Ich habe mir das „experimental theology“-Weblog angesehen und den Suchbegriff „purity“ eingegeben und bin auf zahlreiche Artikel über „Christian Purity“ (z.B. the psychology of Christian purity culture). In einem Artikel ging es ansatzweise um den biblischen Reinheitsbegriff oder besser gesagt, was der Autor dafür hält.
Ihre Predigt basiert auf einer fundamentalen Fehlwahrnehmung: Sie übertragen christliche Konzepte (wahrscheinlich solche mit hellenistischen Wurzeln) auf das Judentum und leiten daraus dann falsche Schlüsse ab. Nachdem ich dieses Weblog schon einige Zeit mitlese, stieg meine Fassungslosigkeit proportional zur Dauer des Zuhörens.
Tahara (rituelle Reinheit) und Tuma (rituelle Unreinheit) gehen im Hebräischen nicht vom gleichen Wortstamm aus wie im Deutschen. Die Konzepte von Reinheit, Unreinheit und Heiligkeit in der Hebräischen Bibel haben wenig bis nichts mit dem zu tun, was Sie in Ihrer Predigt verbreiten.
Auch wenn Sie behaupten, daß im Gleichnis vom barmherzigen Samariter der Priester und der Levit nicht geholfen haben, weil sie sich nicht verunreinigen wollten, so ist das falsch. Sie kamen VON Jerusalem und hatten deshalb ihren Dienst im Tempel hinter sich. Selbst wenn es anders herum gewesen wäre, wären sie nach jüdischem Verständnis zur Hilfe verpflichtet gewesen.
Dass im Jahr 2014 in evangelikalen Kreisen noch so verfälschend und diffamierend über jüdische Traditionen zur Zeit Jesu gesprochen wird, hätte ich selbst in evangelikalen Kreisen nicht für möglich gehalten.
Zum Weiterlesen für Sie uns andere Interessierte:
Guido Baltes: Jesus der Jude und die Mißverständnisse der Christen
Dieter Krabbe: Freuet euch mit Jerusalem – jüdisches Leben, Denken und Gedenken; eine Einführung (leider nur noch antiquarisch)

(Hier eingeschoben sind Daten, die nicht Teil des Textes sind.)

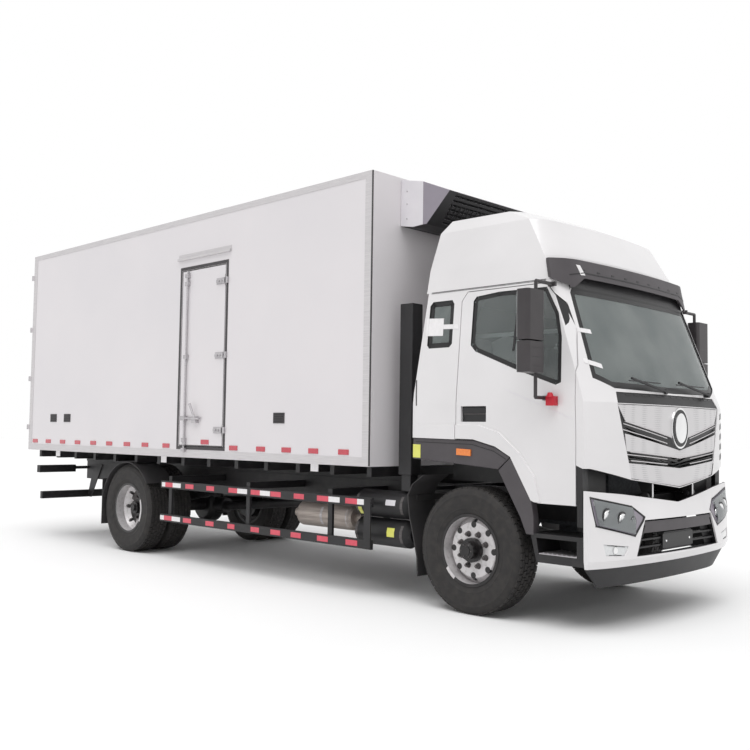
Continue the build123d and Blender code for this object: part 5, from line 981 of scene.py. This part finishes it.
        dress("wipers", 0.003)
        work = bmesh.new()
        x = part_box("wipers")[1].x
        for pivot in (-0.14, 0.64):
            bar(work, (x - 0.012, pivot - 0.60, 1.900), (x - 0.002, pivot - 0.10, 1.908))
            rod(work, (x - 0.02, pivot, 1.84), (x - 0.001, pivot, 1.84), 0.02, 0, 20, 0.014)
        settle(work, "wiper_blades", ["window_rubber"], "cab")


class TruckFaceSettings(bpy.types.PropertyGroup):
    sheet_thick: bpy.props.FloatProperty(
        name="Sheet", description="How far the grille's sheets stand out", default=0.006, unit="LENGTH"
    )


class TRUCK_OT_face(bpy.types.Operator):
    """Make the grille, the blank badge, the bumper and the lamps"""

    bl_idname = "truck.face"
    bl_label = "Grille and lamps"

    def execute(self, context):
        self.grille(context.scene.truck_face.sheet_thick)
        self.bumper_and_lamps()
        return {"FINISHED"}

    def grille(self, thick):
        """The V-shaped sheets, the slats between them and the blank badge."""
        dress("grille_panel", 0.003, finish="black_plastic")
        skin = smooth_skin("grille_panel")
        work = bmesh.new()
        for top, outer, lower, foot in CHEVRONS:
            for side in (-1, 1):
                rim = ((0, foot), (side * lower[0], lower[1]))
                corners = ((0, top), (side * outer[0], outer[1]), rim[1], rim[0])
                laid(work, skin, "front", corners, thick, 0, step=0.03)
                strip(work, skin, "front", rim, 0.010, thick + 0.003, 1)
        for height, outer in SLAT_LINES:
            for side in (-1, 1):
                start = (side * 0.2, height + (outer[1] - height) * 0.25)
                strip(work, skin, "front", (start, (side * outer[0], outer[1])), 0.007, 0.003, 1)
        edge = ((-0.870, 1.722), (0.870, 1.722), (0.700, 1.148), (0.0, 1.070), (-0.700, 1.148))
        strip(work, skin, "front", edge, 0.010, 0.003, 2, closed=True)
        centre = landed(skin, "front", (0, 1.545), 0.0)
        upright = Matrix(((0, 0, 1, 0), (1, 0, 0, 0), (0, 1, 0, 0), (0, 0, 0, 1)))
        for reach, half_y, half_z, finish in BADGE_RINGS:
            size = Matrix.Diagonal((half_y, half_z, 1.0)).to_4x4()
            place = Matrix.Translation(centre + Vector((reach / 2 - 0.01, 0, 0)))
            made = bmesh.ops.create_cone(
                work,
                cap_ends=True,
                segments=64,
                radius1=1.0,
                radius2=0.97,
                depth=reach + 0.02,
                matrix=place @ upright @ size,
            )
            paint(made["verts"], finish)
        shell = skin_of("cab_shell")
        for index in range(5):
            z = 1.27 + index * 0.09
            corners = ((0.955, z + 0.05), (1.045, z + 0.062), (1.040, z + 0.012), (0.945, z))
            laid(work, shell, "front", corners, 0.002, 2)
        finishes = ["grille_mesh", "aluminium", "window_rubber", "reflector"]
        settle(work, "grille_sheets", finishes, "cab")

    def bumper_and_lamps(self):
        """The bumper, the lamps with their reflectors and lenses, and the bare plate."""
        crest = lambda middle, normal: normal.z > 0.6 and middle.z > 0.95
        dress("bumper", 0.010, 20, zones=[("dark_trim", crest)])
        dress("bumper_grille", 0.002, finish="black_plastic")
        dress("front_valance", 0.006, finish="black_plastic")
        dress("headlamps", 0.003, finish="unit_corner")
        dress("fog_lamps", 0.003)
        work = bmesh.new()
        lamps, fogs = skin_of("headlamps"), skin_of("fog_lamps")
        bumper = skin_of("bumper", "headlamps", "fog_lamps")

        def lens(middle, start, reach, *looks):
            """A round piece that stands out of a lamp's face."""
            rod(work, middle - Vector((start, 0, 0)), middle + Vector((reach, 0, 0)), *looks)

        for side in (-1, 1):
            bay = [(side * y, z) for y, z in LAMP_EDGE]
            strip(work, bumper, "front", bay, 0.012, 0.003, closed=True)
            brow = ((1.115, 0.985), (0.705, 0.912), (0.705, 0.890), (1.113, 0.955))
            laid(work, lamps, "front", [(side * y, z) for y, z in brow], 0.006, 1, step=0.03)
            for y, z, radius in ((1.000, 0.868, 0.056), (0.850, 0.838, 0.056), (0.725, 0.822, 0.036)):
                middle = landed(lamps, "front", (side * y, z), 0.0)
                lens(middle, 0.004, 0.005, radius * 1.2, 0, 32)
                lens(middle, 0.0, 0.008, radius, 2, 32, radius * 0.9)
                lens(middle, 0.0, 0.011, radius * 0.62, 1, 32, radius * 0.5)
            cover = ((1.125, 1.000), (0.700, 0.926), (0.716, 0.728), (1.105, 0.812))
            cover = [(side * y, z) for y, z in cover]
            laid(work, lamps, "front", cover, 0.003, 3, lift=0.014, step=0.04)
            fog = [(side * y, z) for y, z in FOG_EDGE]
            strip(work, fogs, "front", fog, 0.012, 0.003, closed=True, rows=4)
            lens(landed(fogs, "front", (side * 0.94, 0.618), 0.0), 0.0, 0.006, 0.03, 2, 28, 0.022)
        brow = ((-0.585, 0.815), (0.585, 0.815), (0.640, 0.728), (-0.640, 0.728))
        laid(work, smooth_skin("bumper_grille"), "front", brow, 0.003, 4)
        bar(work, (PLATE_X - 0.01, -0.26, 0.585), (PLATE_X + 0.004, 0.26, 0.700))
        for y in (-0.2, 0.2):
            lens(Vector((PLATE_X, y, 0.641)), 0.0, 0.006, 0.012, 2, 12, 0.009)
        finishes = ["window_rubber", "lamp_glass", "reflector", "clear_lens", "dark_trim"]
        settle(work, "lamp_fittings", finishes, "chassis")


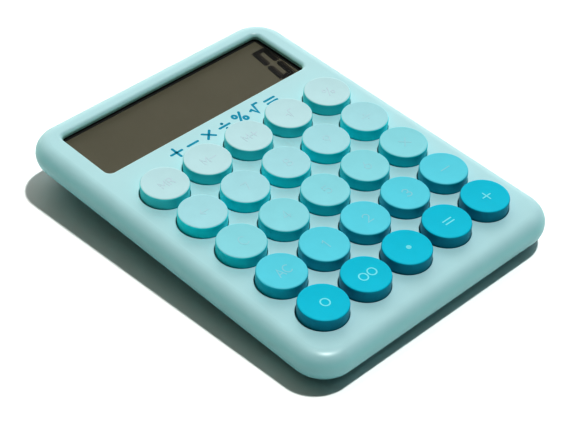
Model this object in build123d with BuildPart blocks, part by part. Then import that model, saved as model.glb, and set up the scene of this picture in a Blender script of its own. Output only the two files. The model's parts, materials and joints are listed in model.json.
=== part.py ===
"""Desk calculator: a tilted two-part casing with 25 sprung keys, a display and a battery door.

Row frame: +Z up, the desk is Z = 0, +X to the user's right, +Y towards the display end.  The origin is
the middle of the footprint on the desk.  The deck (the top face) leans back by DECK_TILT, so most pieces
are drawn on planes parallel to the deck, measured from the centre of the key grid.
"""

import os
from math import cos, radians, sin

from build123d import *

# ---------------------------------------------------------------- driving dimensions (millimetres)
KEY_PITCH_X = 19.0
KEY_PITCH_Y = 18.6
KEY_COUNT = 5  # columns and rows
KEY_TRAVEL = 1.8

DECK_TILT = 2.5  # degrees, display end higher
CASE_WIDTH = 113.0
CASE_FRONT = 56.2  # grid centre to the front edge, along the deck
CASE_REAR = 91.6  # grid centre to the rear edge, along the deck
CASE_THICKNESS = 11.6
CASE_CORNER_RADIUS = 12.5
TOP_EDGE_RADIUS = 5.3
BOTTOM_EDGE_RADIUS = 6.2
FRONT_GAP = 0.6  # underside to the desk at the front edge
WALL = 3.4  # side wall, measured at the widest line
DECK_THICKNESS = 2.0
SEAM_DEPTH = 9.8  # parting line below the deck
SEAM_GAP = 0.1
FLOOR_DEPTH = SEAM_DEPTH + SEAM_GAP  # upper face of the lower casing's floor

WINDOW_WIDTH = 92.3
WINDOW_LENGTH = 26.35
WINDOW_CORNER_RADIUS = 2.2
WINDOW_X = 0.4  # grid centre to window centre
WINDOW_Y = 70.05
WINDOW_RIM_RADIUS = 1.5

AAA_RADIUS = 5.15
AAA_LENGTH = 44.5

# ---------------------------------------------------------------- the deck plane
CASE_LENGTH = CASE_FRONT + CASE_REAR
CASE_CENTRE_Y = (CASE_REAR - CASE_FRONT) / 2
TILT_SIN = sin(radians(DECK_TILT))
TILT_COS = cos(radians(DECK_TILT))

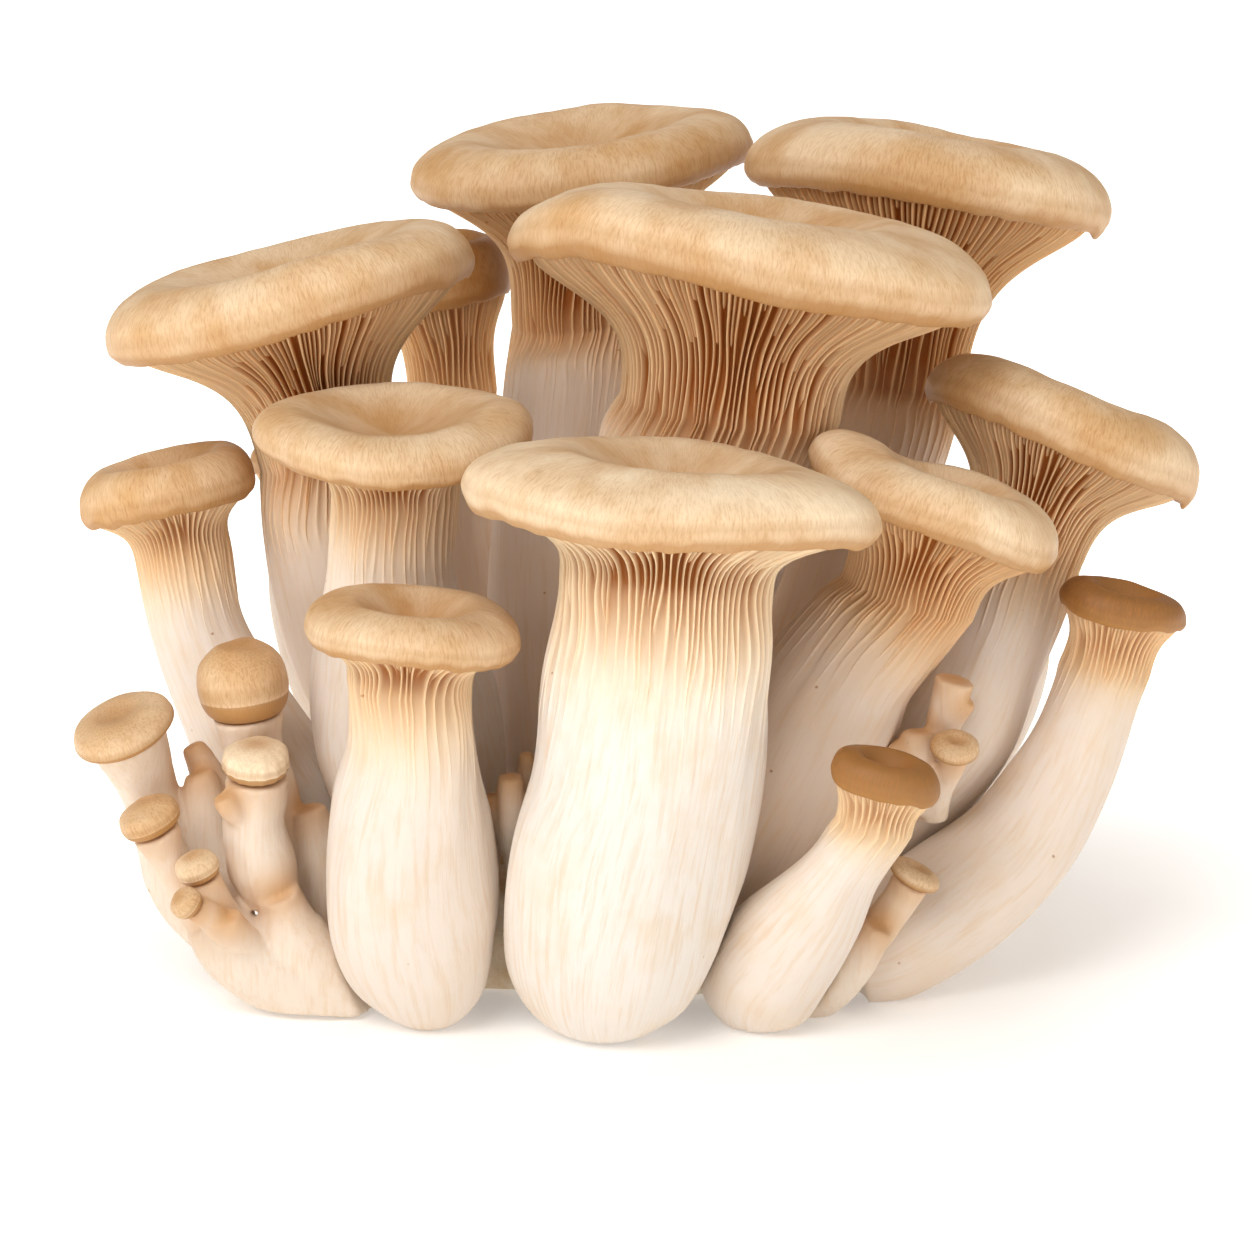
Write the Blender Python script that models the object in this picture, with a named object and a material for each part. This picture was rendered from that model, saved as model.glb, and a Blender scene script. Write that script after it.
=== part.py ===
"""King oyster mushroom cluster: a bunch of stems grown from one foot, each with its cap and gills.

Lengths in this file are millimetres until a mesh is finished, when MM turns them into metres.
X runs to the right of the bunch's front, Y to its back and Z up.
"""
import math
from dataclasses import dataclass

import bmesh
import bpy
from mathutils import Matrix, Vector

MM = 0.001
COLLECTION = "king_oyster_mushroom_cluster"

# The bunch is laid out from its tallest front stem; this moves its box's bottom centre to the origin.
ORIGIN = Vector((3.0, 64.9, 0.0))

# Gap between pieces that touch, and the wider one kept where flat facets meet a round neighbour.
SEAM = 0.4
CONTACT = 0.9

# The cut foot that the rear stems grow from: its middle, half width, half depth and height.
FOOT_CENTRE = Vector((-4.0, 58.0, 0.0))
FOOT_WIDTH = 58.0
FOOT_DEPTH = 40.0
FOOT_HEIGHT = 18.0
FOOT_SECTION = ((0.93, 0.0), (1.0, 0.25), (0.99, 0.6), (0.9, 0.9), (0.78, 1.0))
FOOT_SIDES = 28

# Waves that keep the round forms from being true circles: share of the radius, lobes round the turn.
FOOT_WAVES = ((0.04, 5.0), (0.03, 8.0))
RIM_WAVES = ((0.025, 2.0), (0.022, 3.0), (0.012, 5.0))
STEM_WAVES = ((0.04, 2.0), (0.025, 3.0))
RIM_LIFT_SHARE = 0.022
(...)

Frank Crüsemann: Das Alte Testament als Wahrheitsraum des Neuen
@Iris Weiss: Es lag und liegt mir völlig fern, hier das Judentum in irgendeiner Weise zu diffamieren. Für mich ist die Diskussion zwischen Jesus und den Pharisäern kein christlich-jüdischer Streit, sondern ein innerjüdischer Konflikt zwischen den priesterlichen und prophetischen Traditionen, so habe ich das im Anschluss an Beck für mein Empfinden auch dargestellt. Das Gleichnis vom barmherzigen Samariter habe ich tatsächlich nicht mehr genau angeschaut, den Hinweis akzeptiere ich gern und werde auch gern bei Crüsemann et al. nachlesen.
Im Übrigen geht es mir ja um die Kritik an Reinheits- und Heiligkeitsvorstellungen im Christentum. Dass diese im Lauf der Zeit auch aus anderen Quellen gespeist wurden, ist mir völlig bewusst.
Zu meinem Vorverständnis, das wohl in der aktualisierenden Verschränkung von Psychologie, Theologie und Geschichte undeutlich blieb, vielleicht dieses Zitat von Jacob Neusner zum Konflikt um die Tischgemeinschaft: „Unter denen, die den Pharisäern nahestanden, gab es einige, die in eine städtische Religionsgemeinschaft eintraten, eine höchst ungeordnete Gesellschaft (Chabura). Die Grundlage dieser Gesellschaft war die peinlich genaue Einhaltung der Vorschriften über den Zehnten und anderer priesterlicher Opfer, wie auch Regeln der rituellen Reinheit außerhalb des Tempels, wo sie eigentlich nicht zwingend waren. […] Bei Tisch verhielten sie sich wie Tempelpriester am Altar. Diese Regeln bewirkten eine Absonderung der Mitglieder dieser Bruderschaft, denn sie aßen nur mit denen, die sich das Gesetz so hielten, wie sie es für richtig erachteten. […] Die Brüder lebten also unter, aber nicht mit den Menschen“ (Judentum in frühchristlicher Zeit, Stuttgart 1988, 28).